What the exercise asks
Repeat the records below exactly.
# start of Data entries
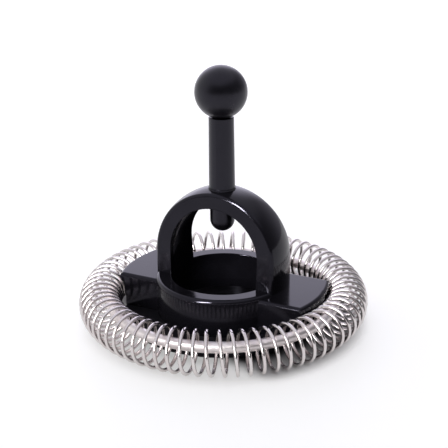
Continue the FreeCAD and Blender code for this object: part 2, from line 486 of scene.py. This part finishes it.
def build_backdrop():
    """A round pale wall far away, which only the camera sees. It neither lights nor is reflected."""
    wall = bmesh.new()
    bmesh.ops.create_cone(
        wall, segments=BACKDROP_SIDES, radius1=BACKDROP_R, radius2=BACKDROP_R, depth=BACKDROP_HEIGHT)
    backdrop = new_object("backdrop", mesh_from("backdrop", wall, glowing_white("pale_backdrop")))
    backdrop.location.z = BACKDROP_FOOT + BACKDROP_HEIGHT / 2
    backdrop.visible_diffuse = False
    backdrop.visible_glossy = False
    backdrop.visible_transmission = False
    backdrop.visible_shadow = False


def build_world():
    """A pale room: bright behind and above the whisk, dim to the right and where the camera stands."""
    world = bpy.data.worlds.new("pale_room")
    world.use_nodes = True
    bpy.context.scene.world = world
    nodes = Nodes(world.node_tree)
    way = nodes.add("ShaderNodeTexCoord").outputs["Generated"]
    parts = nodes.add("ShaderNodeSeparateXYZ", Vector=way).outputs
    towards_front = nodes.along(parts, view_direction(VIEW_AZIMUTH, 0.0))
    towards_right = nodes.along(parts, right_of(VIEW_AZIMUTH))
    side = nodes.mix(nodes.step(towards_right, LEFT_TO_RIGHT), LEFT_LIGHT, RIGHT_LIGHT)
    back = nodes.mix(nodes.step(towards_right, LEFT_TO_BACK), LEFT_LIGHT, BACK_LIGHT)
    back = nodes.mix(nodes.step(towards_right, BACK_TO_BACK_RIGHT), back, BACK_RIGHT_LIGHT)
    light = nodes.mix(nodes.step(towards_front, BACK_TO_SIDES), back, side)
    in_front = nodes.step(towards_front, SIDES_TO_FRONT)
    low_down = nodes.remap(parts[2], *FRONT_TO_WALLS, 1.0, 0.0, smooth=True)
    light = nodes.mix(nodes.math("MULTIPLY", in_front, low_down), light, FRONT_LIGHT)
    light = nodes.mix(nodes.step(parts[2], WALLS_TO_TOP), light, TOP_LIGHT)
    background = nodes.add("ShaderNodeBackground", Color=light, Strength=1.0)
    nodes.add("ShaderNodeOutputWorld", Surface=background.outputs[0])


def build_key_light(name, recipe, lit):
    """A soft box that lights only the named nodes or pieces. Its lean turns it about its own axis."""
    azimuth, elevation, lean, width, height, power = recipe
    light = bpy.data.lights.new(name, "AREA")
    light.shape = "RECTANGLE"
    light.size = width
    light.size_y = height
    light.energy = power
    lamp = new_object(name, light)
    lamp.matrix_world = looking_back(azimuth, elevation, -lean)
    lamp.location = view_direction(azimuth, elevation) * KEY_DISTANCE
    group = bpy.data.collections.new("lit_by_" + name)
    for piece in lit:
        group.objects.link(piece)
    lamp.light_linking.receiver_collection = group


def build_camera():
    """The photograph's view."""
    data = bpy.data.cameras.new("camera")
    data.lens = LENS_MM
    data.sensor_width = SENSOR_MM
    data.clip_start = CLIP_START
    camera = new_object("camera", data)
    camera.matrix_world = looking_back(VIEW_AZIMUTH, VIEW_ELEVATION, VIEW_ROLL)
    away = view_direction(VIEW_AZIMUTH, VIEW_ELEVATION) * VIEW_DISTANCE
    aside = right_of(VIEW_AZIMUTH) * VIEW_AIM_SIDE
    camera.location = away + aside + Vector((0, 0, VIEW_AIM_HEIGHT))
    bpy.context.scene.camera = camera


# ---------------------------------------------------------------- making

build_camera()
build_world()
build_floor()
build_backdrop()

looks = {
    "hub_body": black_plastic("black_gloss_plastic_look", *GLOSS_PLASTIC),
    "centre_stem": black_plastic("black_satin_plastic_look", *SATIN_PLASTIC),
    "bottom_plate": black_plastic("black_ring_plastic_look", *PLATE_PLASTIC),
    "core_hoop": steel_wire("hoop_wire_look", along_hoop, *HOOP_STEEL),
    "magnet_left": plated_metal("magnet_nickel_look", *NICKEL),
    "knob_pin": plated_metal("pin_steel_look", *PIN_STEEL),
}
looks["ball_knob"] = looks["centre_stem"]
looks["hoop_sleeve"] = looks["core_hoop"]
looks["magnet_right"] = looks["magnet_left"]
for node, look in looks.items():
    dress(node, look)

coil = build_coil(steel_wire("spring_wire_look", along_coil, *COIL_STEEL))
hub, hoop, sleeve = (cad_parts[node] for node in ("hub_body", "core_hoop", "hoop_sleeve"))
build_key_light("plastic_key", PLASTIC_KEY, [hub])
build_key_light("steel_key", STEEL_KEY, [coil, hoop, sleeve])

bpy.context.scene.view_settings.view_transform = "Standard"
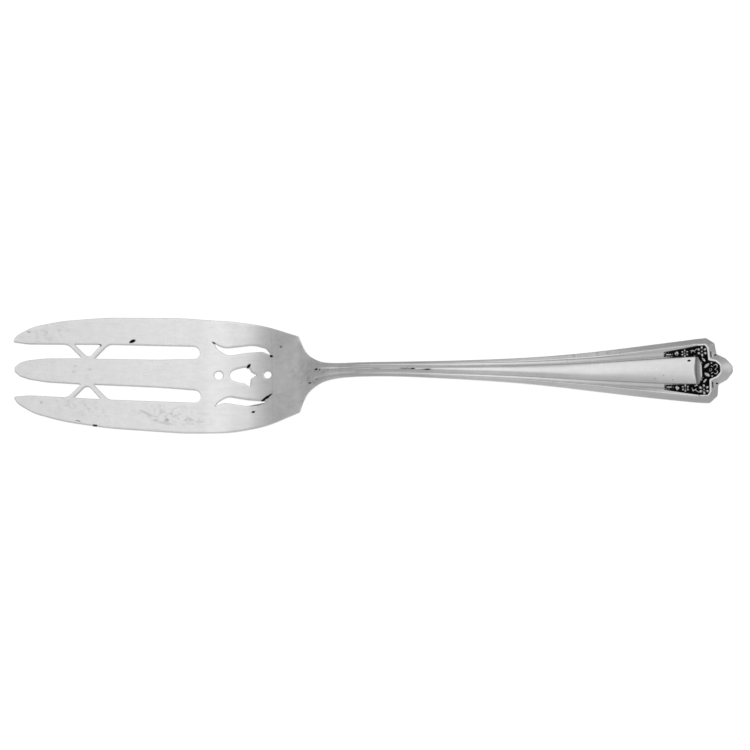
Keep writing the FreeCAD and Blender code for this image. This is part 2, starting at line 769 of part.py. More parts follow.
# end of Data entries
Worked solution
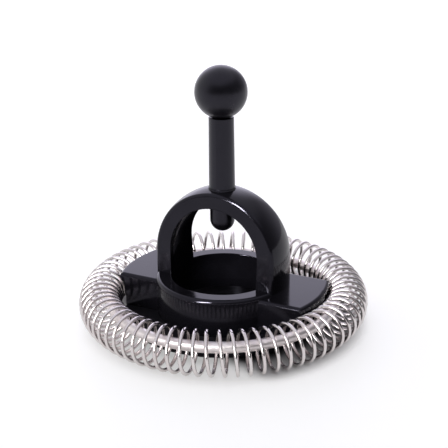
Continue the FreeCAD and Blender code for this object: part 2, from line 486 of scene.py. This part finishes it.
def build_backdrop():
    """A round pale wall far away, which only the camera sees. It neither lights nor is reflected."""
    wall = bmesh.new()
    bmesh.ops.create_cone(
        wall, segments=BACKDROP_SIDES, radius1=BACKDROP_R, radius2=BACKDROP_R, depth=BACKDROP_HEIGHT)
    backdrop = new_object("backdrop", mesh_from("backdrop", wall, glowing_white("pale_backdrop")))
    backdrop.location.z = BACKDROP_FOOT + BACKDROP_HEIGHT / 2
    backdrop.visible_diffuse = False
    backdrop.visible_glossy = False
    backdrop.visible_transmission = False
    backdrop.visible_shadow = False


def build_world():
    """A pale room: bright behind and above the whisk, dim to the right and where the camera stands."""
    world = bpy.data.worlds.new("pale_room")
    world.use_nodes = True
    bpy.context.scene.world = world
    nodes = Nodes(world.node_tree)
    way = nodes.add("ShaderNodeTexCoord").outputs["Generated"]
    parts = nodes.add("ShaderNodeSeparateXYZ", Vector=way).outputs
    towards_front = nodes.along(parts, view_direction(VIEW_AZIMUTH, 0.0))
    towards_right = nodes.along(parts, right_of(VIEW_AZIMUTH))
    side = nodes.mix(nodes.step(towards_right, LEFT_TO_RIGHT), LEFT_LIGHT, RIGHT_LIGHT)
    back = nodes.mix(nodes.step(towards_right, LEFT_TO_BACK), LEFT_LIGHT, BACK_LIGHT)
    back = nodes.mix(nodes.step(towards_right, BACK_TO_BACK_RIGHT), back, BACK_RIGHT_LIGHT)
    light = nodes.mix(nodes.step(towards_front, BACK_TO_SIDES), back, side)
    in_front = nodes.step(towards_front, SIDES_TO_FRONT)
    low_down = nodes.remap(parts[2], *FRONT_TO_WALLS, 1.0, 0.0, smooth=True)
    light = nodes.mix(nodes.math("MULTIPLY", in_front, low_down), light, FRONT_LIGHT)
    light = nodes.mix(nodes.step(parts[2], WALLS_TO_TOP), light, TOP_LIGHT)
    background = nodes.add("ShaderNodeBackground", Color=light, Strength=1.0)
    nodes.add("ShaderNodeOutputWorld", Surface=background.outputs[0])


def build_key_light(name, recipe, lit):
    """A soft box that lights only the named nodes or pieces. Its lean turns it about its own axis."""
    azimuth, elevation, lean, width, height, power = recipe
    light = bpy.data.lights.new(name, "AREA")
    light.shape = "RECTANGLE"
    light.size = width
    light.size_y = height
    light.energy = power
    lamp = new_object(name, light)
    lamp.matrix_world = looking_back(azimuth, elevation, -lean)
    lamp.location = view_direction(azimuth, elevation) * KEY_DISTANCE
    group = bpy.data.collections.new("lit_by_" + name)
    for piece in lit:
        group.objects.link(piece)
    lamp.light_linking.receiver_collection = group


def build_camera():
    """The photograph's view."""
    data = bpy.data.cameras.new("camera")
    data.lens = LENS_MM
    data.sensor_width = SENSOR_MM
    data.clip_start = CLIP_START
    camera = new_object("camera", data)
    camera.matrix_world = looking_back(VIEW_AZIMUTH, VIEW_ELEVATION, VIEW_ROLL)
    away = view_direction(VIEW_AZIMUTH, VIEW_ELEVATION) * VIEW_DISTANCE
    aside = right_of(VIEW_AZIMUTH) * VIEW_AIM_SIDE
    camera.location = away + aside + Vector((0, 0, VIEW_AIM_HEIGHT))
    bpy.context.scene.camera = camera


# ---------------------------------------------------------------- making

build_camera()
build_world()
build_floor()
build_backdrop()

looks = {
    "hub_body": black_plastic("black_gloss_plastic_look", *GLOSS_PLASTIC),
    "centre_stem": black_plastic("black_satin_plastic_look", *SATIN_PLASTIC),
    "bottom_plate": black_plastic("black_ring_plastic_look", *PLATE_PLASTIC),
    "core_hoop": steel_wire("hoop_wire_look", along_hoop, *HOOP_STEEL),
    "magnet_left": plated_metal("magnet_nickel_look", *NICKEL),
    "knob_pin": plated_metal("pin_steel_look", *PIN_STEEL),
}
looks["ball_knob"] = looks["centre_stem"]
looks["hoop_sleeve"] = looks["core_hoop"]
looks["magnet_right"] = looks["magnet_left"]
for node, look in looks.items():
    dress(node, look)

coil = build_coil(steel_wire("spring_wire_look", along_coil, *COIL_STEEL))
hub, hoop, sleeve = (cad_parts[node] for node in ("hub_body", "core_hoop", "hoop_sleeve"))
build_key_light("plastic_key", PLASTIC_KEY, [hub])
build_key_light("steel_key", STEEL_KEY, [coil, hoop, sleeve])

bpy.context.scene.view_settings.view_transform = "Standard"
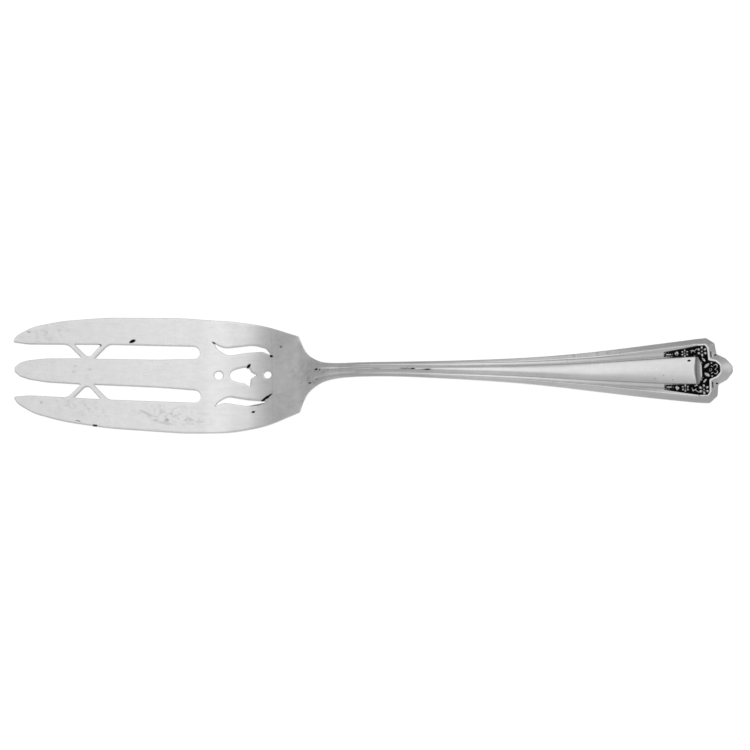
Keep writing the FreeCAD and Blender code for this image. This is part 2, starting at line 769 of part.py. More parts follow.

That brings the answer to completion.